The ruins have the potential to be a bit dull, as there is not much more than walls and fireplaces in most, but what made it so moving is that each cottage has boards with photos of what they used to look like, with photos of the families, their daily lives and village life. The human aspect is quite heartbreaking; having grown up and raised my family in small communities, I know how important a sense of roots and belonging can be, and to see all the happy families and mundane daily lives which were so tied together and so quickly pulled apart  is really sad.
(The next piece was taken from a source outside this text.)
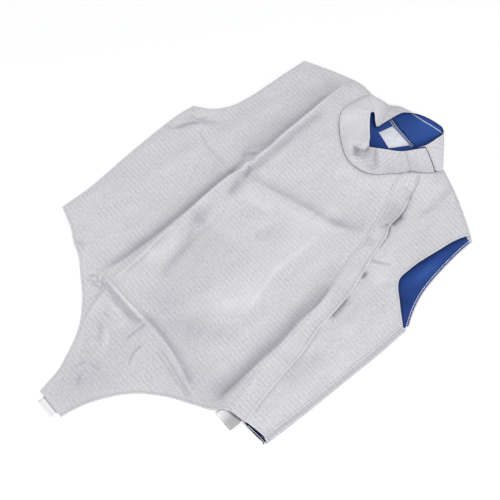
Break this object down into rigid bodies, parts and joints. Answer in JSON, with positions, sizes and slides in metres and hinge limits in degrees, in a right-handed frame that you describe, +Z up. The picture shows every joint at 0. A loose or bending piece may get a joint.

The school is interesting, especially for children, as it is a typical Victorian schoolhouse. Not a casualty of the evacuation, the school had already closed by then due to lack of numbers, and it has now been reconstructed to show how it would have been. This was quite funny for me, as I Went to a small, one-room Victorian-style school when I was little, and we even had a cane like the one on display at Tyneham (I remember it being used on some boys who swore at an old lady!) Surely I’m not old enough to be ‘living history’ yet?!

The village is still owned and managed by the army, and there is an active group managing Tyneham Farm and creating interpretive material, signboards etc. From a practical point of view, there are toilets, a car park and lots of well-designed signage, but don’t expect cafes or gift shops – this is a deserted village, and is totally cut off when the army are firing on the ranges. The village is only 20 mins walk from Worbarrow Bay, and is surrounded by walks on the Lulworth Ranges, but you must always check the opening times and dates to make sure it’s open to the public. You can walk there from Lulworth Cove; its a good couple of hours each way, and will be hard work, but I can imagine the views would be stunning, and because of the limited public access and the unimproved nature of the land, it is a haven for wildlife.

If you decide to visit Tyneham, see the parish website for directions; as it’s not inhabited, it’s not well signed, so it’s easy to miss. I would suggest going either early or late, as it’s such an atmospheric place it was lovely when I had it to myself. As I said, it was surprisingly moving, and the details of the people, their families and their everyday lives was very poignant.

I know that in this day and age there are still millions of people being displaced and having their homes and families ripped apart by war; people who are not so lucky as to walk away, with their family around them and another life ahead of them, and some of Tyneham’s inhabitants seem to have felt proud to have been giving up their homes to help keep their country free, but it’s still desperately sad to see a whole community brought to such an abrupt end. It is a beautiful valley, and the spirit of the place is really quite special.

4 Comments Add yours

  1. Anne says:

    I visited here in the summer so endorse your comments. It was busy with visitors so not quite so atmospheric but everyone was treading gently. Thanks for this excellent blog

  2. Very interesting, it’s a place I would like to visit especially after reading your account. I imagine the wildlife is very special as well?

    1. amyralph says:

      Yes, I think it’s well protected

  3. Sarah Smith says:

    This place certainly seems worthy of a visit. It is another example of the madness of war.
    Last week my sister and I were sorting through an old blanket chest of memorabilia from our parents’ past. My grandfather, William, went to war at the age of 16 and had permanent damage in his legs and arm from shrapnell. Dad’s uncle, Reg never returned from France, dying just two months before the war ended. I have his ring which my dad used to wear – I always thought it was his ring as he was also called Reginald.